> Problem to work on
Return the whole listing exactly as it stands.

> Data lines
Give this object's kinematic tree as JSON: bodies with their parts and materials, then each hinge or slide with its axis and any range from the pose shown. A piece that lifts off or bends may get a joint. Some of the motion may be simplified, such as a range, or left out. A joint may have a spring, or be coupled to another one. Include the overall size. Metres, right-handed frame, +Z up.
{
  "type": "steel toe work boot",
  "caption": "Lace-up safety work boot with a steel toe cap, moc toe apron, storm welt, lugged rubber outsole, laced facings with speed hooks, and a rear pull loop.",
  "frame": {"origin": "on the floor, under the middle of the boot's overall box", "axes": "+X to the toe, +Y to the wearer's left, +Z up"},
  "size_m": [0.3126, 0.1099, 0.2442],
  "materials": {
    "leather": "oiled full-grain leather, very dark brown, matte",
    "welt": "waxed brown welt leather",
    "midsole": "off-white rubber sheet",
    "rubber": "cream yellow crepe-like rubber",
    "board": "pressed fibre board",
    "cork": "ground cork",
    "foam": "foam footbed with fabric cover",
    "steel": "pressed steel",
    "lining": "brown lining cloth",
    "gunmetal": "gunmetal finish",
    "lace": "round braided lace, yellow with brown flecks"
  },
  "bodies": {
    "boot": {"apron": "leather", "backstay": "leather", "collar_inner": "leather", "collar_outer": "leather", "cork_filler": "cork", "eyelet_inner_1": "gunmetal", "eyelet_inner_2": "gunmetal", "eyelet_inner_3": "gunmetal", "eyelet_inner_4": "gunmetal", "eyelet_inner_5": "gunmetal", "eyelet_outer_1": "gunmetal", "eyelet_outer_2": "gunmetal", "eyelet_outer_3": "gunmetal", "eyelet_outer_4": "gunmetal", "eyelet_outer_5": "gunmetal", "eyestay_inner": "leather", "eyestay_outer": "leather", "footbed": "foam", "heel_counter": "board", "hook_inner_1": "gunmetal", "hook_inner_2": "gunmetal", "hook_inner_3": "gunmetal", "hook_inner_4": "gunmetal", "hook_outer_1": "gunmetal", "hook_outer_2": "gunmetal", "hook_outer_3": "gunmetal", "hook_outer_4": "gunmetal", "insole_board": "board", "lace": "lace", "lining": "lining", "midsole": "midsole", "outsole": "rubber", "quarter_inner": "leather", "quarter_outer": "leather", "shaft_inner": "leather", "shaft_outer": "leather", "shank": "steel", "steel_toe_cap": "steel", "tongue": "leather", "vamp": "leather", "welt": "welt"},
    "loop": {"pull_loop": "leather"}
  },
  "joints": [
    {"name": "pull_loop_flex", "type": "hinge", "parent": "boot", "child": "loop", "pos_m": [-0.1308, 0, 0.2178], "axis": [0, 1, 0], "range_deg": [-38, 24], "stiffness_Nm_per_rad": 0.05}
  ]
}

> Answer below
Give this object's kinematic tree as JSON: bodies with their parts and materials, then each hinge or slide with its axis and any range from the pose shown. A piece that lifts off or bends may get a joint. Some of the motion may be simplified, such as a range, or left out. A joint may have a spring, or be coupled to another one. Include the overall size. Metres, right-handed frame, +Z up.
{
  "type": "steel toe work boot",
  "caption": "Lace-up safety work boot with a steel toe cap, moc toe apron, storm welt, lugged rubber outsole, laced facings with speed hooks, and a rear pull loop.",
  "frame": {"origin": "on the floor, under the middle of the boot's overall box", "axes": "+X to the toe, +Y to the wearer's left, +Z up"},
  "size_m": [0.3126, 0.1099, 0.2442],
  "materials": {
    "leather": "oiled full-grain leather, very dark brown, matte",
    "welt": "waxed brown welt leather",
    "midsole": "off-white rubber sheet",
    "rubber": "cream yellow crepe-like rubber",
    "board": "pressed fibre board",
    "cork": "ground cork",
    "foam": "foam footbed with fabric cover",
    "steel": "pressed steel",
    "lining": "brown lining cloth",
    "gunmetal": "gunmetal finish",
    "lace": "round braided lace, yellow with brown flecks"
  },
  "bodies": {
    "boot": {"apron": "leather", "backstay": "leather", "collar_inner": "leather", "collar_outer": "leather", "cork_filler": "cork", "eyelet_inner_1": "gunmetal", "eyelet_inner_2": "gunmetal", "eyelet_inner_3": "gunmetal", "eyelet_inner_4": "gunmetal", "eyelet_inner_5": "gunmetal", "eyelet_outer_1": "gunmetal", "eyelet_outer_2": "gunmetal", "eyelet_outer_3": "gunmetal", "eyelet_outer_4": "gunmetal", "eyelet_outer_5": "gunmetal", "eyestay_inner": "leather", "eyestay_outer": "leather", "footbed": "foam", "heel_counter": "board", "hook_inner_1": "gunmetal", "hook_inner_2": "gunmetal", "hook_inner_3": "gunmetal", "hook_inner_4": "gunmetal", "hook_outer_1": "gunmetal", "hook_outer_2": "gunmetal", "hook_outer_3": "gunmetal", "hook_outer_4": "gunmetal", "insole_board": "board", "lace": "lace", "lining": "lining", "midsole": "midsole", "outsole": "rubber", "quarter_inner": "leather", "quarter_outer": "leather", "shaft_inner": "leather", "shaft_outer": "leather", "shank": "steel", "steel_toe_cap": "steel", "tongue": "leather", "vamp": "leather", "welt": "welt"},
    "loop": {"pull_loop": "leather"}
  },
  "joints": [
    {"name": "pull_loop_flex", "type": "hinge", "parent": "boot", "child": "loop", "pos_m": [-0.1308, 0, 0.2178], "axis": [0, 1, 0], "range_deg": [-38, 24], "stiffness_Nm_per_rad": 0.05}
  ]
}